- Born: 1965 (age 60–61) Zimbabwe
- Citizenship: Zimbabwean
- Occupations: Activist; Company secretary; Businesswoman;
- Years active: 2005–present
- Organizations: Trans Research Education Advocacy and Training (TREAT); Sexual Rights Centre; Southern Africa Trans Forum; OutRight Action International
- Known for: Transgender rights activism; 2019 landmark court case in Zimbabwe
- Title: Founder of TREAT
- Awards: Felipa de Souza Award (2019); Dedicated Service Award - AHEA (2024)

= Rikki Nathanson =

Zimbabwean LGBTQ rights activist

Rikki Nathanson (born c. 1965) is a Zimbabwean transgender activist. She founded the organization Trans Research Education Advocacy and Training (TREAT) in 2015. After an arrest for entering a women's bathroom in Bulawayo in 2014, she filed a civil lawsuit for damages which she won in 2019. By that point, she had taken asylum in the US and she now lives in Maryland.

== Career and activism ==
Rikki Nathanson (born c. 1965) studied at the Institute of Chartered Secretaries and Administrators, becoming a company secretary. After transitioning, she opened a modelling agency in 2005. Her activism started around 2007, when she joined the board of the Sexual Rights Centre. Nathanson founded Trans Research Education Advocacy and Training (TREAT) in 2015. She is involved in the Southern Africa Trans Forum and Africa Key Populations Expert Group, which reports to the United Nations Development Programme. She currently heads the Global Trans Program at Outright International.

== Courtcases ==
In January 2014, Nathanson was arrested at a hotel in Bulawayo on the charge of criminal nuisance, after using a women's toilet. Six police officers wearing riot gear took her into custody, where she spent three days and two nights, being subjected to physical examinations to confirm her gender. When the case came to court, the judge asked the prosecution to explain what the nuisance had been, and it was established that no crime had been committed, so the charge was dropped.

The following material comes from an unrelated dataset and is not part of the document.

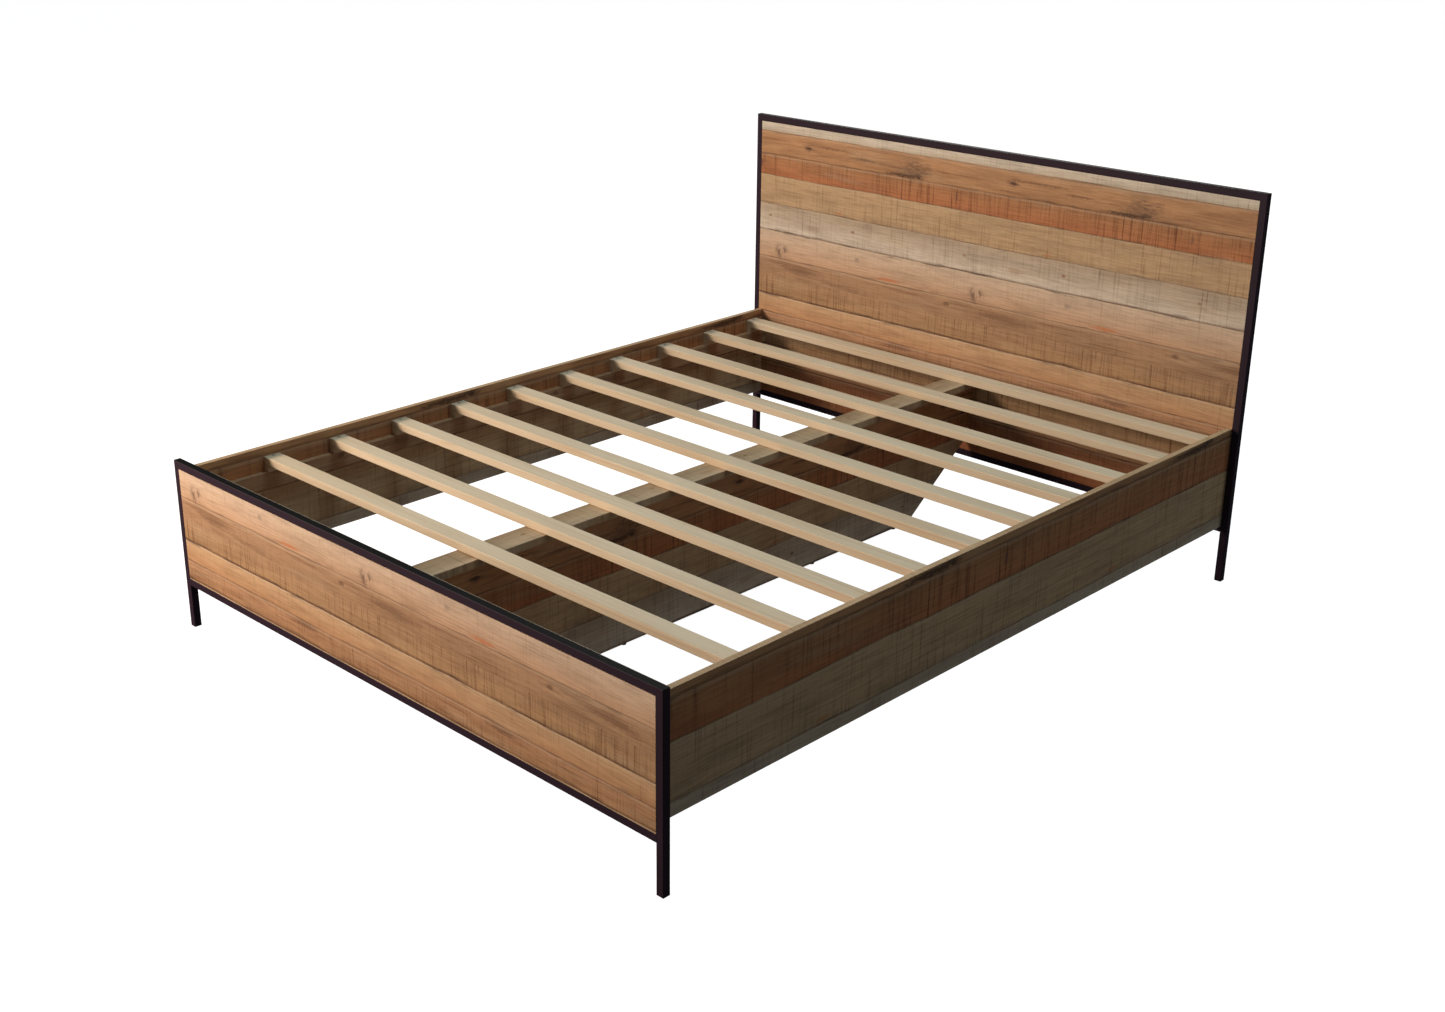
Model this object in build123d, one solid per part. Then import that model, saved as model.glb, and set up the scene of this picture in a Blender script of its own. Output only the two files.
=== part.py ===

Nathanson then decided upon a civil lawsuit against Farai Mteliso (the ZANU–PF activist who had called the police), Augustine Chihuri (then Commissioner-General of the police), Ignatius Chombo (then Minister of Home Affairs) and Chief Inspector Enock Masimba (then Bulawayo Central Police commander).

After five years, Nathanson won her court case in 2019. At the High Court, Justice Francis Bere stated in his summing up that "One cannot avoid concluding that the conduct of the police in arresting and detaining the plaintiff was quite outrageous because clearly, they abused their discretion in arresting her". He awarded damages of ZW$400,000 to Nathanson and left the costs to the defendants. Nathanson had requested for US$2.7 million in damages and ZW$400,000 was approximately US$1,100 at the time. "We are happy that justice, fairness and compassion has prevailed" said Tashwill Esterhuizen, a lawyer at the Southern African Litigation Centre (SALC). In Bere's judgement he also recognised transgender rights, saying Nathanson did not identify as male or female.

== Asylum ==
By the time of her legal victory in 2019, Nathanson was already living in the US, having successfully requested asylum. She moved to Rockville, Maryland and worked at Casa Ruby, an LGBTQ organisation based in Washington, D.C.. In September 2019, she joined the directorial board of OutRight Action International. She was awarded the Felipa de Souza Award by OutRight in 2019.
She applied for asylum on December 27, 2018, after attending OutRight Action International’s annual summit in New York, and was granted asylum by the U.S. on February 15, 2019. Her decision followed ongoing surveillance in Zimbabwe, including her phone being tapped and a car following her in August 2018, followed by a brutal attack by suspected government agents. At Casa Ruby, she served as director of HIV/AIDS prevention and outreach, ending as director of housing when she left in 2021.